4. Decentralized Actor Learning: CTDE Updates via Epigraph Advantage Functions

The actor follows the Centralized Training, Decentralized Execution (CTDE) paradigm, where each agent acts based solely on local observations. Its update signal is the advantage function in epigraph form:

\[A(x_t,z_t^*,u_t) = \max\{c(x_t)-V,\; \nabla_x V \cdot f(x,u) - \partial_z V \cdot l(x,u) + \ln\gamma \cdot V\}\]

Here, the \(\max\) operator couples the constraint term and cost term into a single objective. Since the true dynamics and cost functions are unknown, EPI substitutes them with learned dynamics network \(f_\xi\) and cost network \(l_\phi\), calculating the expression in a model-based sense to drive policy updates.

Loss & Training

The total Critic loss is a weighted sum of three terms: \(\mathcal{L}_{\text{Critic}} = \lambda_{\text{res}}\mathcal{L}_{\text{Residual}} + \lambda_{\text{tgt}}\mathcal{L}_{\text{Target}} + \lambda_{\text{vgi}}\mathcal{L}_{\text{VGI}}\). The actor loss is \(\mathcal{L}_{\text{actor}} = \mathbb{E}[A_\theta(x,z^*,u)]\). The three weights are determined via grid search.

Key Experimental Results

Main Results (Continuous-time Safe MPE + MuJoCo)

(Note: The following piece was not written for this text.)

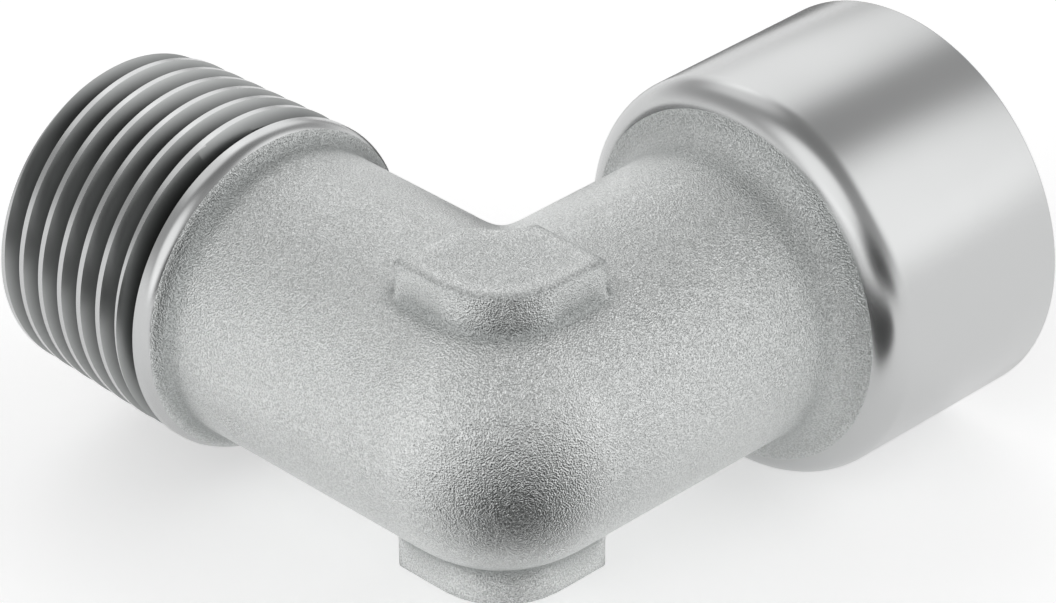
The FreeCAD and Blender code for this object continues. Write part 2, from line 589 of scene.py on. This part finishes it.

Method Direction Constraint and Cost Advantage
MACPO Trust Region Constraint Excessively Conservative
MAPPO-Lag Lagrangian Relaxation Balance Instability
SAC-Lag Off-policy + Lagrangian Poor Constraint Satisfaction
EPPO Random sampling of z Stuck in Sub-optimal
CBF Control Barrier Functions Conservative but Reasonable
EPI (Ours) \(z^*\) Direct Optimization Cost and Constraints near Optimal

Ablation Study

Configuration Key Indicator Explanation
Full EPI Optimal Triple loss + \(z^*\) optimization
Remove Target Loss Significant Degradation Value drift in unbounded problems
Remove VGI Loss Severe Degradation Inaccurate gradient → harmful policy updates
Remove Residual Loss Slight Impact PDE structure less critical when VGI is present
Overweighting any loss (×20) Degradation Balanced weights are optimal

Key Findings

  • EPPO fails to converge to optimal solutions due to random sampling of \(z\).
  • Target and VGI losses are vital for infinite-horizon problems; the residual loss is relatively secondary.
  • EPI consistently achieves the lowest costs and constraint violations in MPE scenarios like Formation, Line, and Target.
  • Ours also outperforms baselines in MuJoCo tasks (HalfCheetah, Ant).

Highlights & Insights

  • First to introduce safety constraints to CT-MARL: Fills the gap in safe continuous-time multi-agent RL.
  • Ingenuity of Epigraph Reformulation: The discontinuous-to-continuous value transformation makes PINN-based methods viable.
  • \(z^*\) Direct Optimization: Eliminates the noise sources and execution overhead of previous methods.
  • Theoretical Guarantees (Theorem 3.3): Proves the existence and uniqueness of the viscosity solution for the epigraph HJB PDE.

Limitations & Future Work

  • Requires learning dynamics and cost networks (\(f_\xi, l_\phi\)), increasing model complexity.
  • Value function loss weights \((\lambda_{\text{res}}, \lambda_{\text{tgt}}, \lambda_{\text{vgi}})\) are determined by grid search; adaptive schemes could be considered.
  • Current experimental environments involve limited scale (2-6 agents); scalability to large-scale agents remains to be verified.
  • PINN methods may face training difficulties in extremely high-dimensional state spaces.
  • Wang et al. (2025) first systematically studied CT-MARL but ignored safety constraints; EPI directly addresses this omission.
  • Zhang et al. (2025b)'s EPPO introduced epigraphs but used random sampling for \(z\); EPI's refinement is more stable.
  • So and Fan (2023) used epigraph forms for single-agent safe control; the current work extends this to multi-agent RL.
  • Insight: The key to PDE-based RL methods is not the residual loss, but the accuracy of the value gradient.

Rating

  • Novelty: ⭐⭐⭐⭐⭐ First unified treatment of safety constraints + continuous time + multi-agent.
  • Experimental Thoroughness: ⭐⭐⭐⭐ Dual benchmarks (MPE and MuJoCo) with detailed ablation, though agent scale is limited.
  • Writing Quality: ⭐⭐⭐⭐ Rigorous theoretical derivation and clear framework diagrams.
  • Value: ⭐⭐⭐⭐ New direction for safe CT-MARL with balanced theoretical and methodological contributions.